1. It Is known that for some police force areas, the reporting of court proceedings in particular those relating to summary motoring offences, may be less than complete. Work is under way to ensure that the magistrates courts case management system being implemented by the Department for Constitutional Affairs reports all motoring offences to the Office for Criminal Justice Reform. This will enable more complete figures to be disseminated.
2. Every effort is made to ensure that the figures presented are accurate and complete. However, it is important to note that these data have been extracted from large administrative data systems generated by the courts and police forces.
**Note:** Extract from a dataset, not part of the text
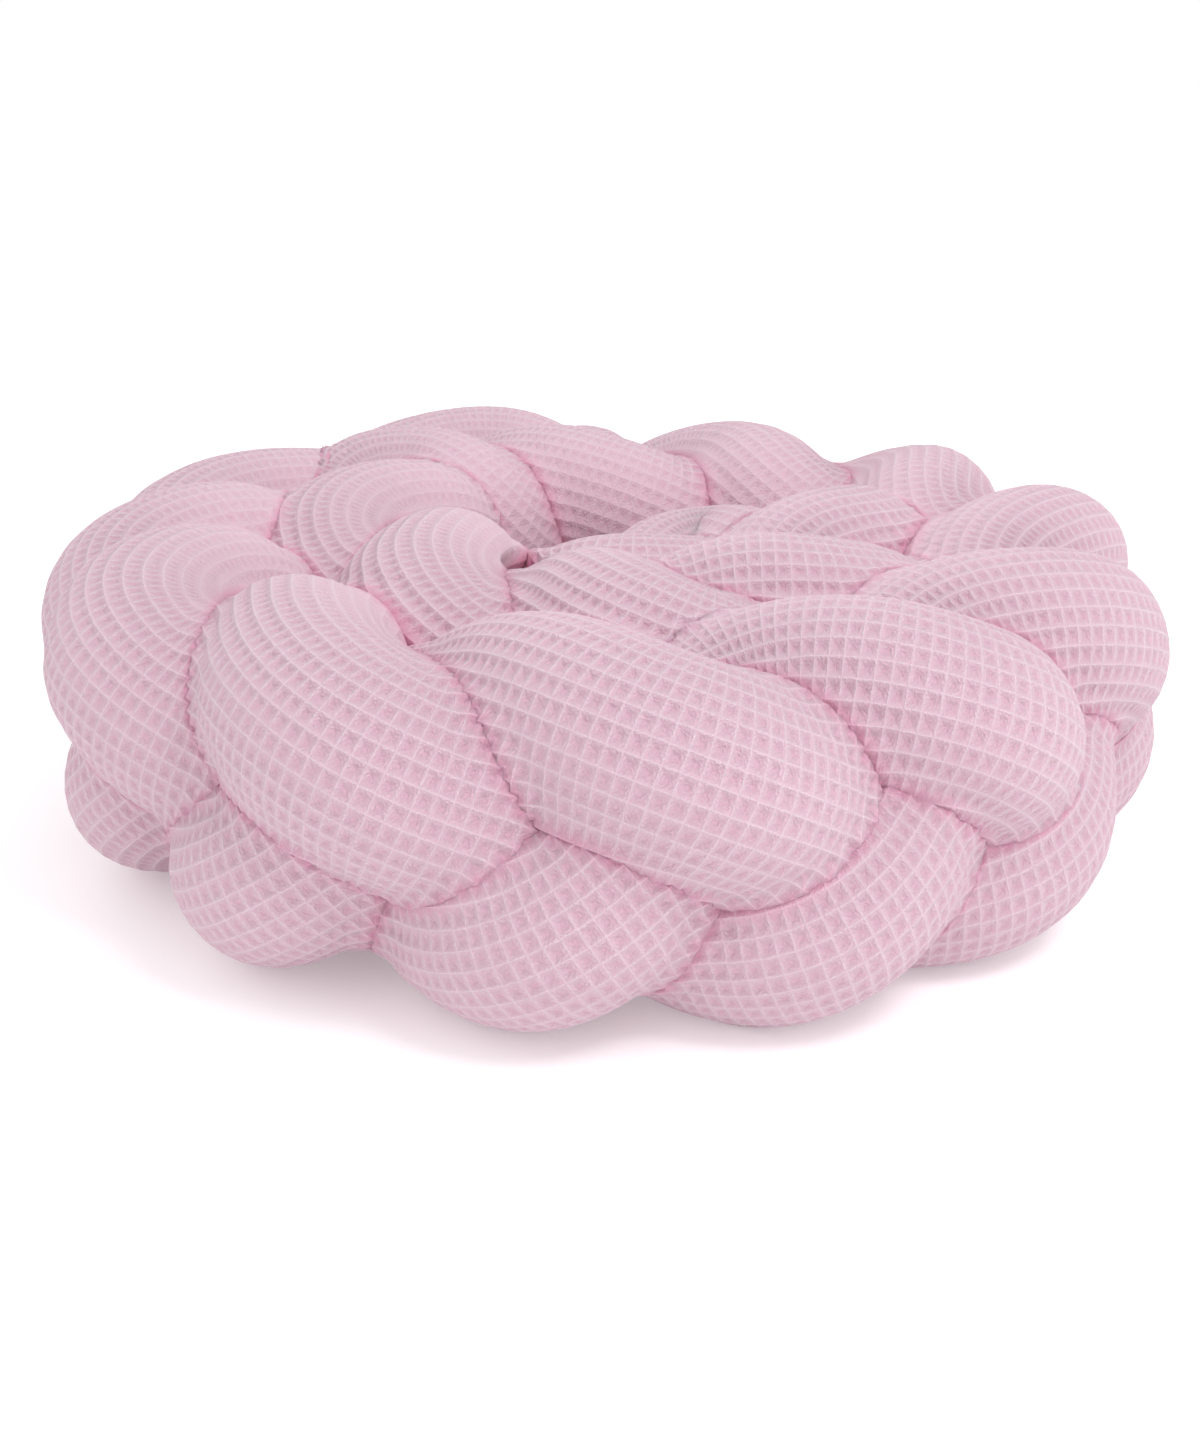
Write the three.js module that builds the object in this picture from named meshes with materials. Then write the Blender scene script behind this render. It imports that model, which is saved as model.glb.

As a consequence, care should be taken to ensure data collection processes and their inevitable limitations are taken into account when those data are used.
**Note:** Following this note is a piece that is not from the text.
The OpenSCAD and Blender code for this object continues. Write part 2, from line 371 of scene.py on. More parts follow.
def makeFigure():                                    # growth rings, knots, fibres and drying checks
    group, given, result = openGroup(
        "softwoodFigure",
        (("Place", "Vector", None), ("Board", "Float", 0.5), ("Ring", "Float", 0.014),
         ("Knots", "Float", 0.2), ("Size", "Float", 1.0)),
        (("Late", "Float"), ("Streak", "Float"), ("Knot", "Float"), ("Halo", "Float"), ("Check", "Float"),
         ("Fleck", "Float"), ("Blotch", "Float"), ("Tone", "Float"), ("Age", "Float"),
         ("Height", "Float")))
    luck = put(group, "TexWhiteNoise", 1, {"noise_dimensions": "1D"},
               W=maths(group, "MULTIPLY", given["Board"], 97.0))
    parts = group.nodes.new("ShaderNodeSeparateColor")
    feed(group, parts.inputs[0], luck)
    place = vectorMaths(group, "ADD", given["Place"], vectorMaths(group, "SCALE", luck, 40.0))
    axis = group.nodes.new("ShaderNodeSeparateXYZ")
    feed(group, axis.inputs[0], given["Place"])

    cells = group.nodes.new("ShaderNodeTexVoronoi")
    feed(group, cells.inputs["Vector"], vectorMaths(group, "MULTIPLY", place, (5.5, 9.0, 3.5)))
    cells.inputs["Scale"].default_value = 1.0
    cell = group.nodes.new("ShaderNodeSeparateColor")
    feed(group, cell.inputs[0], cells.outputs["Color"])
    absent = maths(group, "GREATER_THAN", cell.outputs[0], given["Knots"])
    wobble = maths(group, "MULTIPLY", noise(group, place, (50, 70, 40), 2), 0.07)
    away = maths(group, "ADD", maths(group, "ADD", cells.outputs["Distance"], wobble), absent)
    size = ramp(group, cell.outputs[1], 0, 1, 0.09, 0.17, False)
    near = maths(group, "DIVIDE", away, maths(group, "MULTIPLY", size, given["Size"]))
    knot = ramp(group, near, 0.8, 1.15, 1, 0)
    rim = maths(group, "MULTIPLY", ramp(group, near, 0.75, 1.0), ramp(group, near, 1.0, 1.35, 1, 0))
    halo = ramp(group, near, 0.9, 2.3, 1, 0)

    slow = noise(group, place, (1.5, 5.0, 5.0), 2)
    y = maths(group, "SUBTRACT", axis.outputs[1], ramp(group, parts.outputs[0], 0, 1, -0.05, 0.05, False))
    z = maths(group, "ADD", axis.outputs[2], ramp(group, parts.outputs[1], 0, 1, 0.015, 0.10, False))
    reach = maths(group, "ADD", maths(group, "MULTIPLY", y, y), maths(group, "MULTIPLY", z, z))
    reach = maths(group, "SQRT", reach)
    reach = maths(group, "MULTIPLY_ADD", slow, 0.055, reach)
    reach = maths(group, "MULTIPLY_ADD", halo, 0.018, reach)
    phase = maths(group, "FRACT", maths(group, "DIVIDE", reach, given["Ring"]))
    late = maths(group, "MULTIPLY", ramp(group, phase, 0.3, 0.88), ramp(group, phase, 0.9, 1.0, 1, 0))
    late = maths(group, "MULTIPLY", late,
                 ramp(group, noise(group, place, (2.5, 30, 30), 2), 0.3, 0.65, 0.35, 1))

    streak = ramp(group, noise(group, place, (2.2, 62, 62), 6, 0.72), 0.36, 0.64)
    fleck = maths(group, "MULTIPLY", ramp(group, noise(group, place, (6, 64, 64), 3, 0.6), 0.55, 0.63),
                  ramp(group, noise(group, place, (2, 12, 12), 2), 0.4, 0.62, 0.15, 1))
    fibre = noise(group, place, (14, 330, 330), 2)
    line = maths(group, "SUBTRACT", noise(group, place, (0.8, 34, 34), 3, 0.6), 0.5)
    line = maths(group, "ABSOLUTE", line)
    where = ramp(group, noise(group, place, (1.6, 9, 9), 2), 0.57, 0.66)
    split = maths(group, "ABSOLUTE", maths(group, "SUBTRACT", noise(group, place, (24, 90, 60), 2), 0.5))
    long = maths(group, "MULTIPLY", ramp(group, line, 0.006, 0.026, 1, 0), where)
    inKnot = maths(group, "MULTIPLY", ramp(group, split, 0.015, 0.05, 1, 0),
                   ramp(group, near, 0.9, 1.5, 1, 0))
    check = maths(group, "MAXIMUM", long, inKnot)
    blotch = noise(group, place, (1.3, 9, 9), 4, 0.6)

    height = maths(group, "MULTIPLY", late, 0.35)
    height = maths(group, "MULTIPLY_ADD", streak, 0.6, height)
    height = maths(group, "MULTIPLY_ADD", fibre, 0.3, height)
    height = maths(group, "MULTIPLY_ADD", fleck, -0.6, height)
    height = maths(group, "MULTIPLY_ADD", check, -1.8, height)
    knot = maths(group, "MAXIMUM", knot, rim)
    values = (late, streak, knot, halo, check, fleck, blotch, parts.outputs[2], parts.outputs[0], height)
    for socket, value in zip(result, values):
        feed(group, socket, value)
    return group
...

David T.C. Davies: To ask the Secretary of State for the Home Department what estimate he has made of the number of UK citizens who were subjected to female genital mutilation in each of the last five years for which figures are available. 
This information is not collected centrally. The Department has commissioned a study into the prevalence of female genital mutilation (FGM), which will provide information on the likely incidence of FGM in England and Wales. This study is currently being finalised.
Mr. Jeremy Browne: To ask the Secretary of State for the Home Department pursuant to the answer of 27 March 2007, Official Report, column 458W, on the National Crime Squad, what estimate he has made of the level of (a) Class A drug trafficking, (b) organised immigration crime and (c) hi-tech crime; and if he will make a statement. 
Mr. Coaker: The UK Threat Assessment (UKTA), available on the Serious Organised Crime Agency website, estimates that between 60 to 80 tonnes of heroin and cocaine are trafficked into the UK each year. The UK consumption of ecstasy is estimated at between 500,000 and 2 million tablets per week.
Hi-tech crime is covered in the chapter of the UKTA dealing with non-fiscal fraud. The UKTA recognises that the scale of non-fiscal fraud is difficult to estimate accurately as not all frauds are discovered and not all discovered frauds are reported.
Mr. Jeremy Browne: To ask the Secretary of State for the Home Department pursuant to the answer of 27 March 2007, Official Report, column 458W, on the National Crime Squad, how much funding was provided to each of the four threat areas in each year since 1998. 
Mr. Coaker: Accounting within the National Crime Squad (NCS) was based on the nature of expenditure not the activity to which that expenditure related, therefore, it has not been possible to give details of the funding NCS provided to each of the main threats.
Data from the court proceedings database held by the Office for Criminal Justice Reform on the number of persons found guilty at all courts for this offence in England and Wales from 2001-2005, show that there were no convictions for this offence during those years.
David Davis: To ask the Secretary of State for the Home Department how prisoners without a DNA profile on the National DNA database were identified for the purposes of the DNA Prisoner Sampling Exercise in 2003. 
John Reid: Data on all the then 72,000 prisoners were taken from the Prison Service Inmate Information System. This was then compared with data held on the Police National Computer and the National DNA Database about these individuals to see whether a DNA sample had already been taken from them. Work was also done comparing Department of Health records with data on PNC and NDNAD, to identify patients held in secure mental health units who had not had DNA samples taken.